#### [Records that describe objects]
########################################
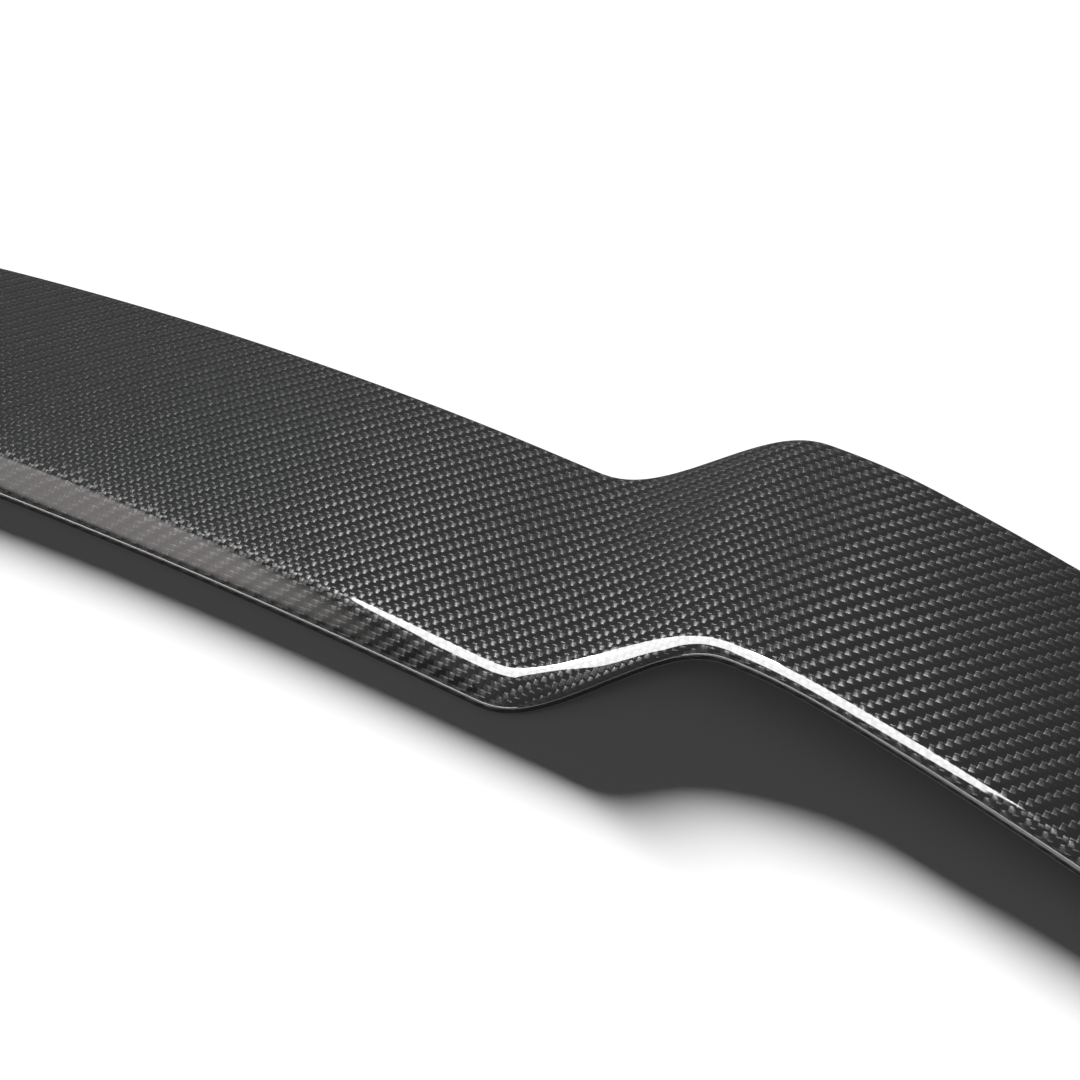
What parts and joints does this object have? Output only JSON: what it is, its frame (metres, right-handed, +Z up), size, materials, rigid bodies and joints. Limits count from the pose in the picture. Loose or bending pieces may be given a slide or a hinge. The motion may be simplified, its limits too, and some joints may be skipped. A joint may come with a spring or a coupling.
{
  "type": "car rear spoiler",
  "caption": "Thin boot-lid spoiler blade in glossy twill laminate, with a bevelled lip, a low middle and a raised, swept shoulder on each side.",
  "frame": {"origin": "on the bonding plane, at the outer edge of the lip's foot on the centre line", "axes": "+X across the car along the blade, +Y from the lip to the nose, +Z up from the panel"},
  "size_m": [1.24, 0.1547, 0.0167],
  "materials": {
    "laminate": "dark grey 2x2 twill fibre laminate under a smooth clear coat"
  },
  "bodies": {
    "root": {"spoiler_blade": "laminate"}
  },
  "joints": []
}
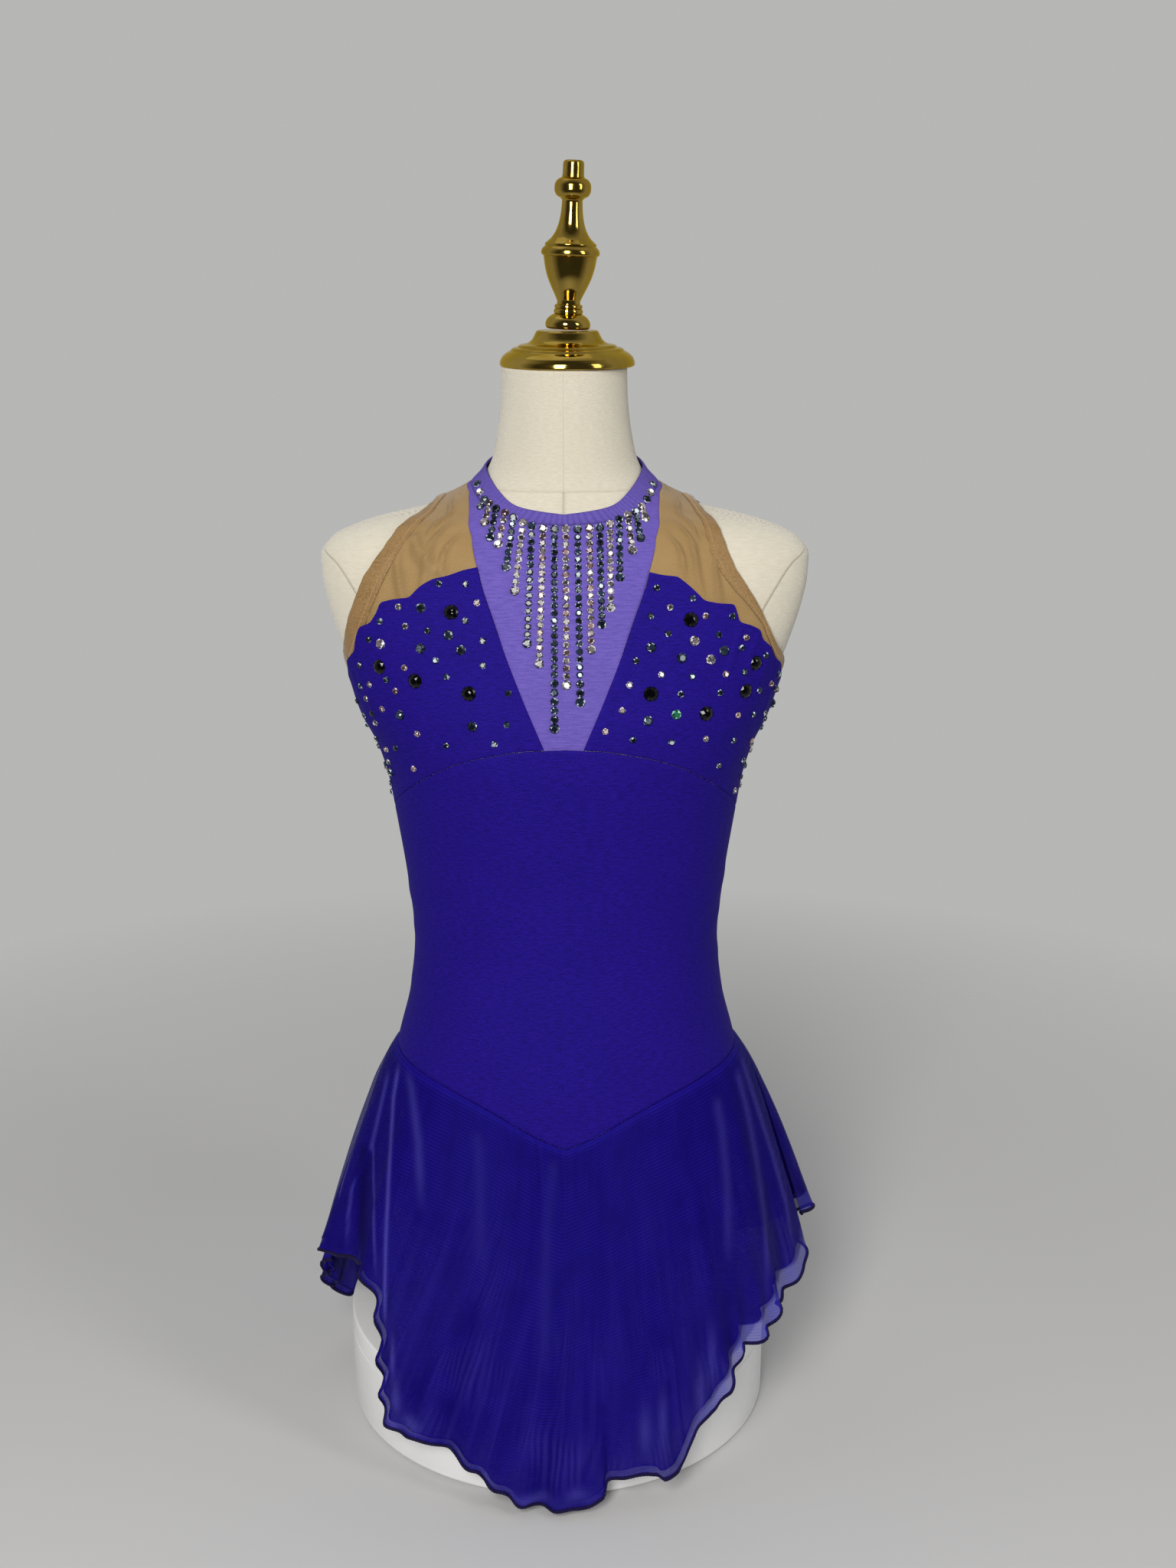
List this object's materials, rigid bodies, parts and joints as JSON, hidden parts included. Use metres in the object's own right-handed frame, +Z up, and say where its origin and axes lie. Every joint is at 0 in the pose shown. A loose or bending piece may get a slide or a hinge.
########################################
#### [WRITTEN INSTRUCTION]
Exactly reproduce every record.

#### [FULL ANSWER]
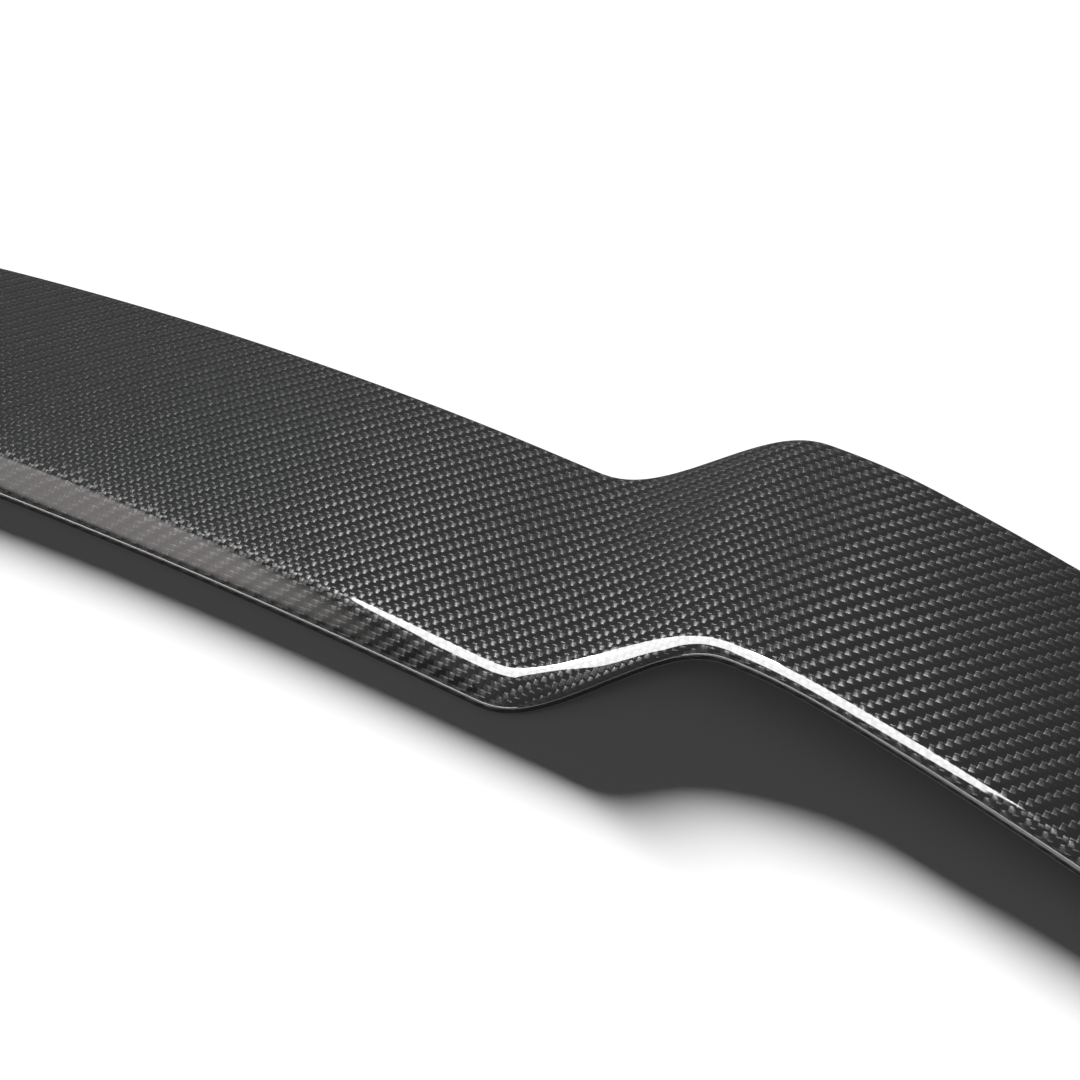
What parts and joints does this object have? Output only JSON: what it is, its frame (metres, right-handed, +Z up), size, materials, rigid bodies and joints. Limits count from the pose in the picture. Loose or bending pieces may be given a slide or a hinge. The motion may be simplified, its limits too, and some joints may be skipped. A joint may come with a spring or a coupling.
{
  "type": "car rear spoiler",
  "caption": "Thin boot-lid spoiler blade in glossy twill laminate, with a bevelled lip, a low middle and a raised, swept shoulder on each side.",
  "frame": {"origin": "on the bonding plane, at the outer edge of the lip's foot on the centre line", "axes": "+X across the car along the blade, +Y from the lip to the nose, +Z up from the panel"},
  "size_m": [1.24, 0.1547, 0.0167],
  "materials": {
    "laminate": "dark grey 2x2 twill fibre laminate under a smooth clear coat"
  },
  "bodies": {
    "root": {"spoiler_blade": "laminate"}
  },
  "joints": []
}
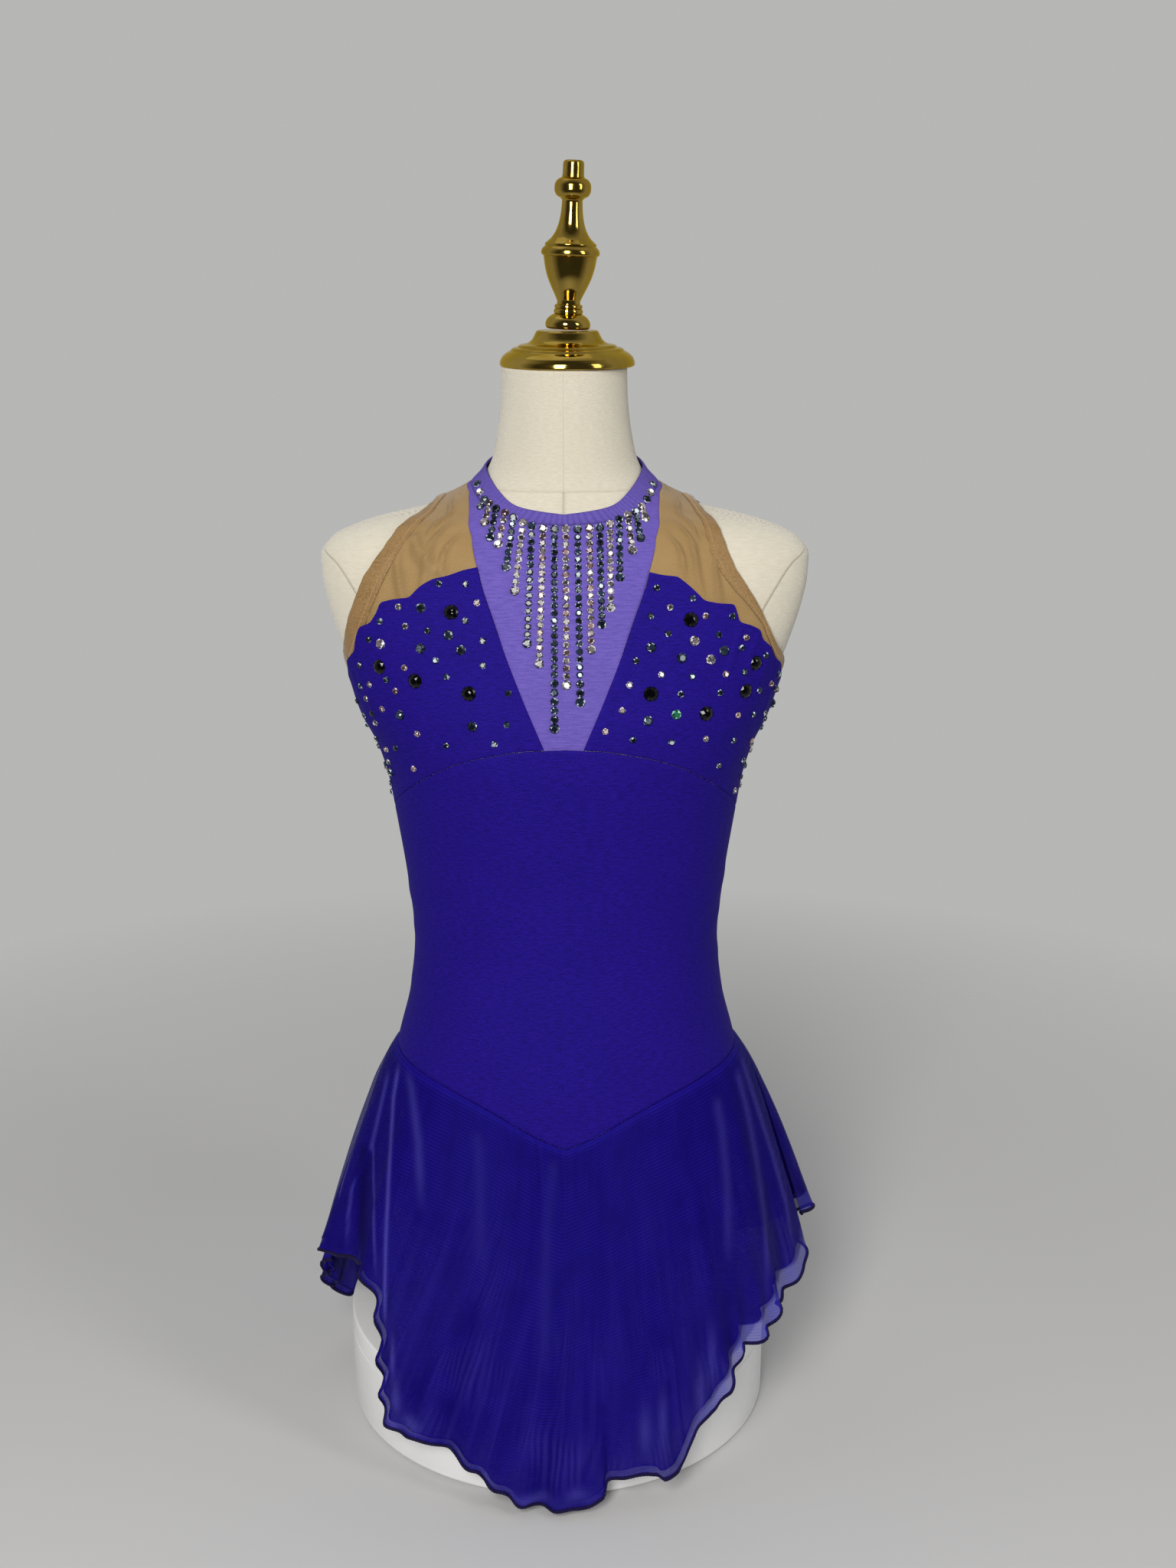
List this object's materials, rigid bodies, parts and joints as JSON, hidden parts included. Use metres in the object's own right-handed frame, +Z up, and say where its origin and axes lie. Every joint is at 0 in the pose shown. A loose or bending piece may get a slide or a hinge.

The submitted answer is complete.